Re: elementary string processing question
On Nov 1, 4:28 am, tonywh00t <tony.s...@gmail.com> wrote:
I have a "simple" question, especially for people familiar
with regex. I need to parse strings that have the form:
1:3::5:9
which indicates the set of integers {1 3 4 5 9}. In other
words i have a set of numbers separated by ":", where "::"
indicates a range from lo to hi inclusive. It is desirable to
error check this string (i.e it should. start and end with a
number, and be composed only numbers, "::", and ":"). I'm
currently using the Boost C++ library, and i've worked out
some pretty ugly solutions. If anyone has a suggestion, I'd
very much appreciate it. Thanks!
I presume that the number of entries in the string may vary;
otherwise, of course, you said it yourself, regex.
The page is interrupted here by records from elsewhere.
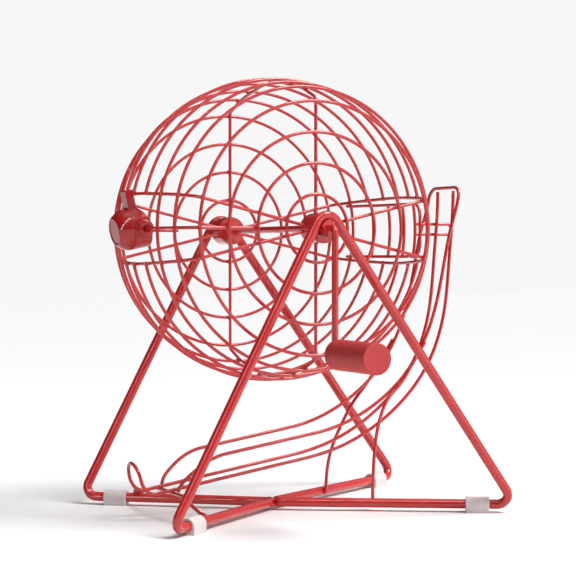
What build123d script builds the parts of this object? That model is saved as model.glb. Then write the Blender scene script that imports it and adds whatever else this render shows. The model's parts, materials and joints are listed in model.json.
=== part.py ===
"""A hand-cranked bingo cage: a wire drum on a bent tube stand, with a ball trap, a door and a chute.

Everything is drawn around the middle of the drum's shaft, with the shaft along Y, the crank at -Y, the
ball trap at -X and the chute's mouth at +X. save() then moves each piece so that the feet stand on Z = 0.
"""

import os
from math import acos, atan2, cos, degrees, hypot, pi, radians, sin

from build123d import *

os.makedirs("parts", exist_ok=True)

# Wires and tubes
TUBE_R = 5.0
CAGE_WIRE_R = 1.7
CHUTE_WIRE_R = 1.85
SHAFT_R = 3.5
CRANK_R = 3.4
GAP = 0.05
LAID_ON = 2 * CAGE_WIRE_R + GAP

# Drum: each ring's radius and its distance from the middle, outermost disc ring last
DISC_Y = 109.7
DISC_RING_RADII = (34.5, 65.9, 97.3, 128.6)
EDGE_RING = (145.1, 84.4)
SHOULDER_RING = (152.2, 56.2)
INNER_RING = (157.6, 28.1)
MIDDLE_RING = (160.0, 0.0)
PAIR_ANGLE = 13.3
RIB_ANGLES = (90, 180 - PAIR_ANGLE, 180 + PAIR_ANGLE, 270, -PAIR_ANGLE, PAIR_ANGLE)
RING_OVERHANG = 0.9
RIB_BEND_R = 6.0
RIB_CORNER_R = 132.5
TRAP_WIRE_TUCK = 2.5
TRAP_WIRE_TURN_Y = 34.0

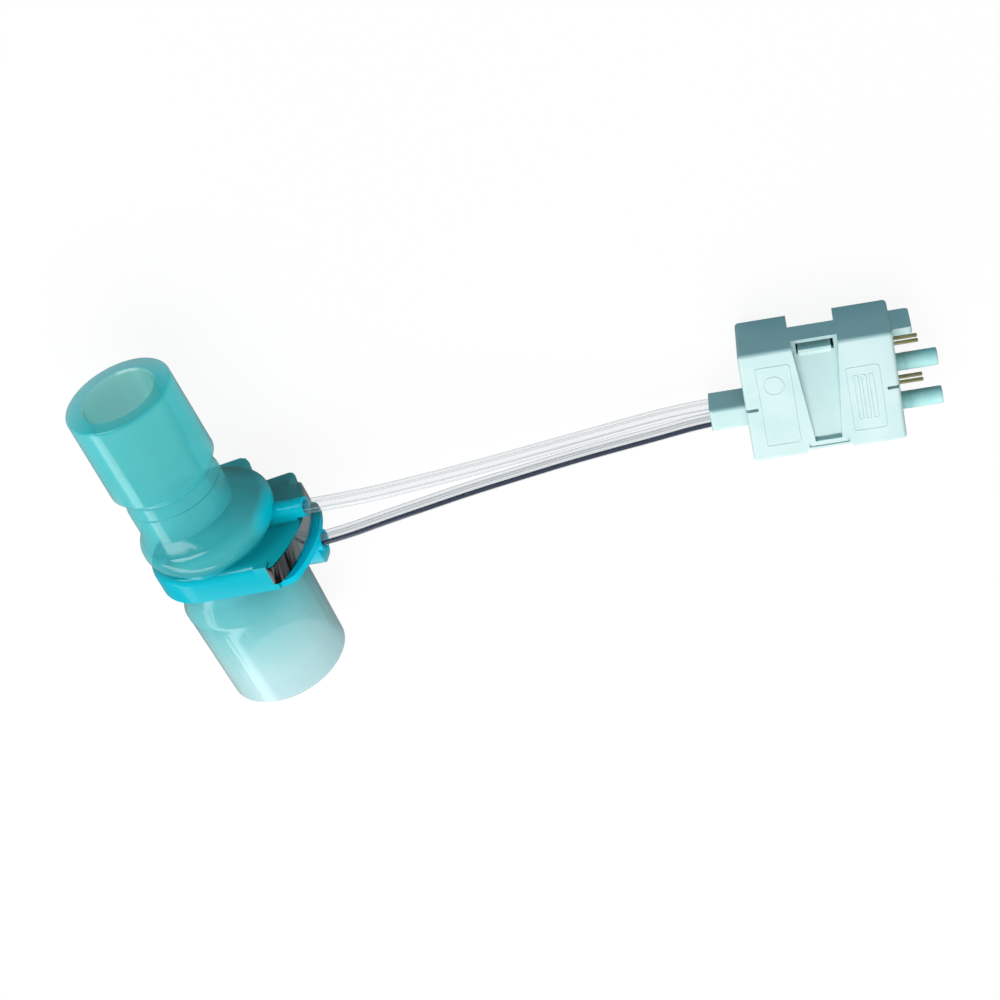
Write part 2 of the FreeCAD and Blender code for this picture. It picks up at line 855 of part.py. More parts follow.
def of_relief(edge):
    """Whether an edge lies along the strain relief or round its end, off the side where the shell begins."""
    box = edge.BoundBox
    root = -half_length.value
    return box.XMin < root - cell("relief_length").value + 0.01 and box.XMax < root + 0.01


def of_key(edge):
    """Whether an edge crosses the key's outer end."""
    return edge.BoundBox.XMin > key_end.value - 0.01 and edge.BoundBox.YLength > 1


half_width = cell("plug_width") / 2
wall = cell("plug_wall")
parting = cell("plug_parting")
height = cell("plug_height")
rear = new_body("rear_shell")
pad(rear, draw_box(new_sketch(rear, "XY_Plane"), -half_length, half_length, -half_width, half_width), parting)
soften(
    rear,
    cell("plug_round"),
    lambda edge: edge.BoundBox.ZLength > 5 or edge.BoundBox.ZMax < 0.01,
)
inside = new_sketch(rear, "XY_Plane", wall)
draw_box(inside, wall - half_length, half_length - wall, wall - half_width, half_width - wall)
pad(rear, inside, parting, cut=True, back=True)
notch_half = cell("notch_length") / 2
notch_mid = cell("notch_middle")
notch_floor = half_width - cell("notch_depth")
casing = new_sketch(rear, "XY_Plane")
draw_box(
    casing,
    notch_mid - notch_half - wall,
    notch_mid + notch_half + wall,
    notch_floor - wall,
    half_width - 0.5,
)
pad(rear, casing, parting)
casing = new_sketch(rear, "XY_Plane")
draw_box(casing, notch_mid - notch_half, notch_mid + notch_half, notch_floor, half_width + 1)
pad(rear, casing, cell("notch_height"), cut=True, back=True)
relief = new_sketch(rear, "YZ_Plane", -half_length - cell("relief_length"))
relief_low = cell("relief_side") - cell("relief_width")
draw_box(relief, relief_low, cell("relief_side"), cell("relief_low"), parting)
pad(rear, relief, cell("relief_length") + 0.5)
relief_end = -half_length - cell("relief_length")
soften(rear, cell("relief_round"), lambda edge: of_relief(edge) and edge.BoundBox.ZMax < parting.value - 0.01)
key = new_sketch(rear, "XY_Plane", cell("key_low"))
key_edge = cell("key_side") - cell("key_thick")
draw_box(key, half_length - 0.5, key_end, key_edge, cell("key_side"))
pad(rear, key, parting - cell("key_low"))
soften(rear, cell("key_round"), lambda edge: of_key(edge) and flat_at(cell("key_low"))(edge))
post = new_sketch(rear, "XY_Plane", wall - 0.3)
board_edge = notch_floor - wall - 0.5
board_side = wall - half_width + cell("board_margin")
board_right = half_length - wall - cell("board_end_gap")
post_inset = cell("post_radius") + 0.4
leg_low = half_length - cell("contact_inset")
leg_high = leg_low - cell("contact_stagger")
post_right = leg_high - cell("contact_radius") - cell("post_gap") - cell("post_radius")
draw_circle(post, cell("board_start") + post_inset, board_side + post_inset, cell("post_radius"))
draw_circle(post, post_right, board_side + post_inset, cell("post_radius"))
draw_circle(post, cell("board_start") + post_inset, board_edge - post_inset, cell("post_radius"))
draw_circle(post, post_right, board_edge - post_inset, cell("post_radius"))
pad(rear, post, cell("board_low") - wall + 0.3)
hook = new_sketch(rear, "YZ_Plane", notch_mid + 0.2 - cell("hook_half"))
hook_face = cell("hook_face")
hook_back = hook_face + cell("hook_thick")
hook_top = cell("hook_top")
draw(
    hook,
    [
        (hook_face, cell("notch_height") + 0.3),
        (hook_back, cell("notch_height") + 0.3),
        (hook_back, hook_top),
        (hook_back - 0.5, hook_top + 0.1),
        (hook_face - cell("hook_head"), hook_top - 0.45),
        (hook_face - cell("hook_head"), hook_top - 0.65),
        (hook_face, hook_top - 0.65),
    ],
)
pad(rear, hook, 2 * cell("hook_half"))
port_y = cell("port_y")
port_fit = cell("port_root_radius") + cell("port_fit")
ways = new_sketch(rear, "YZ_Plane", half_length - wall - 1)
draw_circle(ways, port_y, cell("port_z"), port_fit)
draw_circle(ways, port_y - cell("port_pitch"), cell("port_z"), port_fit)
pad(rear, ways, wall + 2, cut=True, back=True)
contact_y = cell("contact_y")
contact_far_y = contact_y - cell("contact_pitch_y")
contact_fit = cell("contact_radius") + cell("contact_fit")
ways = new_sketch(rear, "YZ_Plane", half_length - wall - 1)
draw_circle(ways, contact_y, cell("contact_low_z"), contact_fit)
draw_circle(ways, contact_far_y, cell("contact_low_z"), contact_fit)
pad(rear, ways, wall + 2, cut=True, back=True)
way = new_sketch(rear, "YZ_Plane", -half_length - cell("relief_length") - 1)
draw_circle(way, cell("tube_low_y"), cell("tube_low_z"), cell("tube_radius") + cell("relief_fit"))
pad(rear, way, cell("relief_length") + wall + 2, cut=True, back=True)
finish_plug(rear)

# Front shell of the plug
front = new_body("front_shell")
block = new_sketch(front, "XY_Plane", parting)
draw_box(block, -half_length, half_length, -half_width, half_width)
pad(front, block, height - parting)
soften(
    front,
    cell("plug_round"),
    lambda edge: edge.BoundBox.ZLength > 5 or edge.BoundBox.ZMin > height.value - 0.01,
)
inside = new_sketch(front, "XY_Plane", parting)
draw_box(inside, wall - half_length, half_length - wall, wall - half_width, half_width - wall)
pad(front, inside, height - parting - wall, cut=True, back=True)
grip_floor = cell("grip_floor")
grip_base = grip_floor - cell("grip_wall")
grip_wall = cell("grip_wall")
frame_block = new_sketch(front, "XY_Plane", grip_base)
draw(
    frame_block,
    [
        (-cell("grip_foot_half") - grip_wall, cell("grip_foot") - grip_wall),
        (cell("grip_foot_half") + grip_wall, cell("grip_foot") - grip_wall),
        (cell("grip_top_half") + grip_wall, half_width - 0.5),
        (-cell("grip_top_half") - grip_wall, half_width - 0.5),
    ],
)
pad(front, frame_block, height - grip_base - 0.5)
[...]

I'd still
use regex to validate the string, something like
"^\\d+(:\\d+|::\\d+)*$", I think would do the trick. (It would
be really elegant if you could use capture, but capture doesn't
work well within closures---only the last match is captured.)
Then I'd simply break the string up into substrings at each ':':
std::vector< std::string >
parse( std::string const& source )
{
typedef std::string::const_iterator
TextIter ;
std::vector< std::string >
result ;
TextIter current = source.begin() ;
TextIter const end = source.end() ;
while ( current != end ) {
TextIter fieldBegin = current ;
current = std::find( current, end, ':' ) ;
result.push_back( std::string( fieldBegin, current ) ) ;
if ( current != end ) {
++ current ;
}
}
return result ;
}
This gives you an array of strings, with an emtpy string between
:: (so when you see an empty string, you know you have a range).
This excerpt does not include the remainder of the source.